Diese Ähnlichkeit der Archangelsker Bewegung mit der bedeutendsten Pionierbewegung der UdSSR sicherte ihr Überleben in einer von Ideologie geprägten Zeit, in der Abweichungen sehr kritisch betrachtet wurden.
Nach dem Zusammenbruch der Sowjetunion 1991 verschwanden auch fast alle bekannten Pionierbewegungen. Die Bewegung aus Archangelsk hingegen überlebte und hält sich bis heute an die althergebrachten Traditionen.
Seit Mitte der 1960er Jahre versammeln sich jeden Juli an den Ufern der Dwina in der Nähe von Archangelsk ohne politische Intention Jugendliche aus Archangelsk und andere Aktivisten und verbringen 21 Tage lang in einem Sommercamp. Dort schaffen sie sich eine kleine, ideale Welt.
Das Camp organisieren sie ganz ohne die Hilfe von Erwachsenen. Sie bauen eine Verpflegungsstation und Zelte auf. Sie kochen und stellen ein Unterhaltungsprogramm auf die Beine.
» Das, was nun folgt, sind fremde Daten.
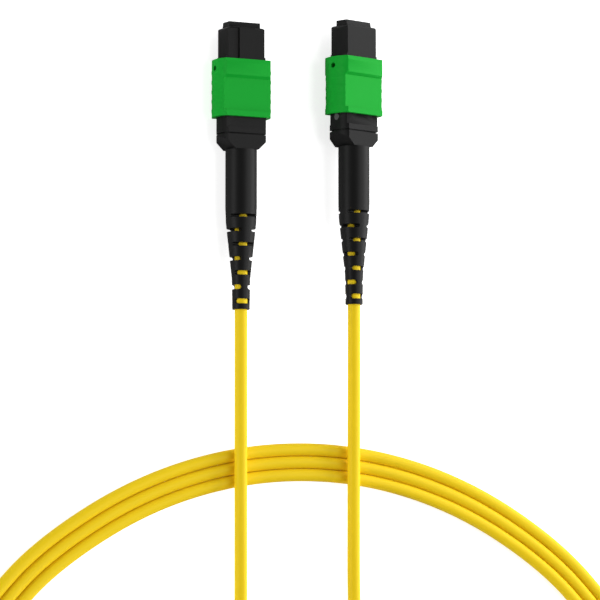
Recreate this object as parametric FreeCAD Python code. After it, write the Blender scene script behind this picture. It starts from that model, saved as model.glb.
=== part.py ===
"""Multi-fibre push-on (MPO) patch cord: two angled-polish plugs on one round cable with a flat coil.

Each plug is built lying along +Y about its own axis, key up (+Z), with y = 0 at the cable end of its
strain-relief boot. The first plug rests key up on the surface z = 0, centred on the origin. The second
lies beside it key down, rolled by the stiff cable until the edge of its coupling sleeve touches down.
"""
import FreeCAD
import Part
import math
import os

from FreeCAD import Rotation, Vector

# ---- cable -------------------------------------------------------------------------------------------
CABLE_D = 3.0
SLIDE_GAP = 0.10  # between pieces that slide in or over each other
SEAT_GAP = 0.05  # between pieces pushed together and kept there

# ---- strain-relief boot ------------------------------------------------------------------------------
BOOT_LENGTH = 37.75
BOOT_TUBE_D = 7.46
BOOT_TIP_D = 4.12
BOOT_NECK_D = 4.32
BOOT_SHOULDER_D = 7.20
BOOT_NECK_Y = 7.1
BOOT_SHOULDER_Y = 20.6
BOOT_TUBE_Y = 24.2
BOOT_BORE_GAP = 0.20
SLOT_LEVELS = 7
SLOT_FIRST_Y = 1.9
SLOT_PITCH = 3.35
SLOT_HEIGHT = 1.18
SLOT_SHRINK = 0.075  # each level towards the plug is this much lower
SLOT_SPINE = 0.34  # half the web left between a level's two slots, as a share of the boot's radius

# ---- rear body and its crimp -------------------------------------------------------------------------
SHELL_FLAT = 9.7  # width of the flat faces of the housing's thick rear part
SHELL_HEIGHT = 6.6
SHELL_BULGE = 1.0  # how far the narrow sides bow out past the flats
COLLAR_LENGTH = 3.4
COLLAR_CHAMFER_X = 2.8
COLLAR_CHAMFER_Y = 2.7
SPLIT_WIDTH = 0.35
SPLIT_DEPTH = 0.35
INSERT_LENGTH = 8.8
POST_D = 4.9
POST_BORE_D = 3.5
POST_LENGTH = 10.8
POST_GROOVES = 2
POST_GROOVE_DEPTH = 0.2
PASSAGE_WIDTH = 4.4
PASSAGE_HEIGHT = 2.2
RING_WALL = 0.45
RING_NECK_WALL = 0.5
RING_NECK_LENGTH = 2.4
RING_TAPER = 0.6
JACKET_GAP = 0.2  # from the cable's cut end to the post

# ---- plug frame --------------------------------------------------------------------------------------
REAR_BAND_LENGTH = 1.3
MID_HEIGHT = 5.6
MID_LENGTH = 12.9
NOSE_WIDTH = 10.0
NOSE_FLAT = 9.5
NOSE_BAND = 2.3  # height of the upright band in the middle of each narrow side
NOSE_LENGTH = 11.0
NOSE_BLEND = 4.0  # how far the full-width root of the nose reaches forward
NOSE_CORNER_R = 1.05
NOSE_EDGE_R = 0.4
LIP_WIDTH = 8.1
LIP_HEIGHT = 3.6
LIP_LENGTH = 1.3
LIP_TAPER = 0.25
KEY_WIDTH = 4.0
KEY_HEIGHT = 0.43
KEY_SETBACK = 0.15
KEY_LENGTH = 11.2
CAVITY_WIDTH = 7.8
CAVITY_HEIGHT = 4.1

# ---- coupling sleeve and its springs -----------------------------------------------------------------
SLEEVE_FLAT = 11.5
SLEEVE_HEIGHT = 7.9
SLEEVE_BULGE = 1.2
SLEEVE_LENGTH = 13.6
SLEEVE_SETBACK = 2.55  # from the frame's rear band to the sleeve, more than the 2.2 it is pulled back
RECESS_DEPTH = 0.6
RECESS_REAR = 1.35
RECESS_FRONT = 3.9
RECESS_RAMP = 0.65
BEVEL_LENGTH = 1.1
BEVEL_DEPTH = 0.12
GRIP_RIBS = 5
GRIP_PITCH = 2.27
GRIP_HEIGHT = 0.08
GRIP_FOOT = 1.2
GRIP_CREST = 0.5
GRIP_FIRST = 2.9  # from the sleeve's front to the middle of the first rib
PEEP_HOLE_D = 1.3
PEEP_HOLE_SETBACK = 2.15
CHANNEL_HEIGHT = 1.6
CHANNEL_DEPTH = 1.35
CHANNEL_FRONT_WALL = 1.0
CHANNEL_LENGTH = 8.1
TOOTH_LENGTH = 0.8
SIDE_SPRING_WIRE = 0.2
SIDE_SPRING_TURNS = 5
SIDE_SPRING_CORNERS = 6

# ---- latch between rear body and frame ---------------------------------------------------------------
LATCH_WIDTH = 3.0
LATCH_LENGTH = 1.4
LATCH_HEIGHT = 0.4
LATCH_REACH = 5.6  # from the split to the front of the latch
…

Bei der Einrichtung des Sommercamps orientieren sich die jungen Leute an vielen Traditionen aus früheren Pionierlagern der Gewerkschaften.
Welche Aktivitäten finden heute statt?
Die Teilnehmer eines Sommercamps teilen sich in vier Gruppen auf. Jede trägt ein in einer anderen Farbe kariertes Hemd und wählt ihren Gruppenleiter, üblicherweise ein erfahreneres Mitglied der Organisation.
Die Uniform besteht aus einer rotgrauen Jacke und einem roten Hut (Budenowka), ähnlich denen, die die Roten während des russischen Bürgerkriegs (1917-1922) trugen. Die militärischen oder kommunistischen Implikationen dieser Uniform sind längst vorbei, weil sie ihre eigene unpolitische Ideologie geschaffen haben.
Menschen in weißen Jacken sind Gruppenleiter, die älteren Mitglieder der Organisation, die ihren jüngeren Kameraden helfen, ihre Aktivitäten zu organisieren. Jeden Tag kocht eine der Gruppen abwechselnd für alle, während andere Camp-Teilnehmer sich an Unterhaltungs- oder Bildungsaktivitäten beteiligen.
Diese Jugendbewegung hat die jungen Pioniere, die mit der Sowjetunion untergegangen sind, lange überlebt. Der Traum der Gründungsmitglieder lebt weiter.